The worst thing about wrestling discussion is that there is so much to talk about it is almost impossible to prioritise the issues in importance. So I am going to have to talk about issues that are close to my heart, don’t worry guys, the KSW name dropping will be kept to a minimum, in fact it would be best to distance my opinions from K-Star right now. All I am writing about is what I think personally about issues in the UK scene; mostly I will be talking philosophically.
So what is my first subject?
Well I would like to talk about gym camaraderie; it is an important aspect of any team-based venture. I first learnt the word playing soccer in a Sunday league; I was 16 and was the best linesman/sub that existed at the time. It was a great experience as I got to learn from people a lot older than me about many team issues, like working as a team, playing unselfishly and most importantly camaraderie. In fact, I think wrestling is pretty close to football, with regards to the fact that you get team players and those players who will sell themselves to the highest bidder, thank God the UK scene doesn’t have agents!
So how does camaraderie work in a wrestling gym? Simple, the fact is that it should contain people who are not working just for themselves, all wrestlers should put their personal goals aside and relent to the good of the company. My Father told me a few things as I grew up; one of them was “Treat ‘em mean keep ‘em keen”, but that’s an aside, the important one was “You get out whatever you put in” and this is more than true. If you walk into a gym, don’t do the training and refuse to sell for an opponent it is highly unlikely that you will get a match and if you do, anyone you fight will not really feel happy about it.
As a mature student, walking in to a gym full of teenage trainees, I was very worried that I would have to endure childish antics and a lack of discipline, I was pleasantly surprised about how wrong I was. I now know that a good part of training in wrestling is to get your mindset straight and a lot of the kids I work with are mature well beyond their years and are focused on entertaining the crowds, and when two wrestlers succeed in that goal then the camaraderie forms. Every wrestler’s first goal should be to entertain and to achieve it with someone else, builds a link of trust and mutual respect that is hard to find elsewhere.

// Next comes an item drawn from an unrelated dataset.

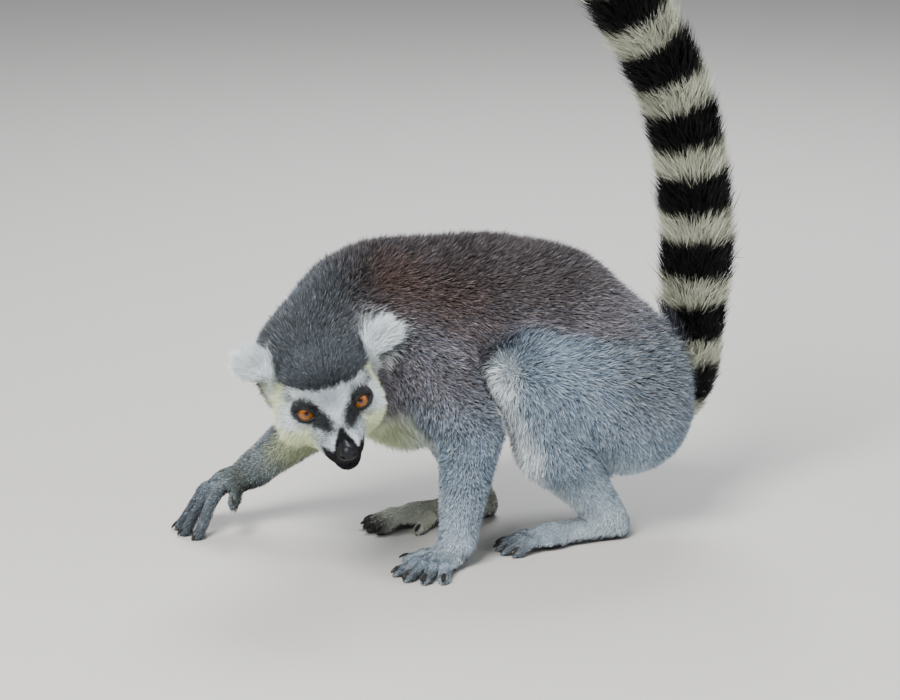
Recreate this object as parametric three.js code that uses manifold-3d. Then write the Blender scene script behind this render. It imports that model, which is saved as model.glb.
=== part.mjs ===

Camaraderie is an effect that grows when people enjoy being around other people and working towards the same goal. So as a wrestler, it is your duty to make sure that camaraderie exists. It cannot exist if you are arguing in the gym, and I’m not talking about constructive arguments, as they are for the good of the company. It cannot exist if you have resentment towards another wrestler as that causes factions and a split within the group harmony.
Here are my suggestions to building camaraderie:
1. As a wrestler, focus yourself on the entertainment of fans and not your own personal glory. Fame and fortune come usually from hard work and not who you
can step on.
2. Treat anyone you wrestle with respect and talk about how you are going to make the audience respond and things that you will do or won’t do.
3. Recognise the command structure within the gym, the promoter is the person with the most say, then the trainers will also probably have a say in what goes down, argue your ideas, but accept whatever decision they make. Remember that they are more experienced at the game than you are.
4. Find a constructive way to criticise other wrestlers, remember that it is your opinion and can be totally wrong. Instead of just saying “You’re doing this wrong” try find ways to help them improve, it’s easy to pick out the problems, but it takes something special to help someone out with their problems. You will find that people will be eager to help you with your problems. If you have nothing nice to say, don’t.
5. Get to know people by their real names, externally they may be “The Savage Brute”, but they are also called Paul, it is a lot more personal and having someone know your secret identity, where as everyone else knows you by your wrestling name, brings you closer to them.
It is, of course, a lot harder for independent workers to build camaraderie; however, making the right impression and treating people with the same respect you expect would mean more bookings and more wrestlers who want to wrestle you.
Finally, I personally don’t like selfish wrestlers, and it is obvious to me who they are, they are the ones who distance themselves from the trainees, they are the ones who walk into the gym, do their training with a regular partner and then go home. They are the ones who are proud of how stiff they are, and ignore the pleas of another wrestler to soften up. They are the first to criticise and the last to offer a solution and to be honest their input usually involves something that would improve their own overness.
Then there are the wrestlers who unfortunately begin to believe their own hype, I have a friend who suffered this and he told me it was the most regrettable time of his whole career. The lesson he has taught me from his own experience is that when greatness is thrust upon you, always stay humble.
So, be humble, be respectful, be gregarious and mostly have fun and you will love wrestling even more than you do now.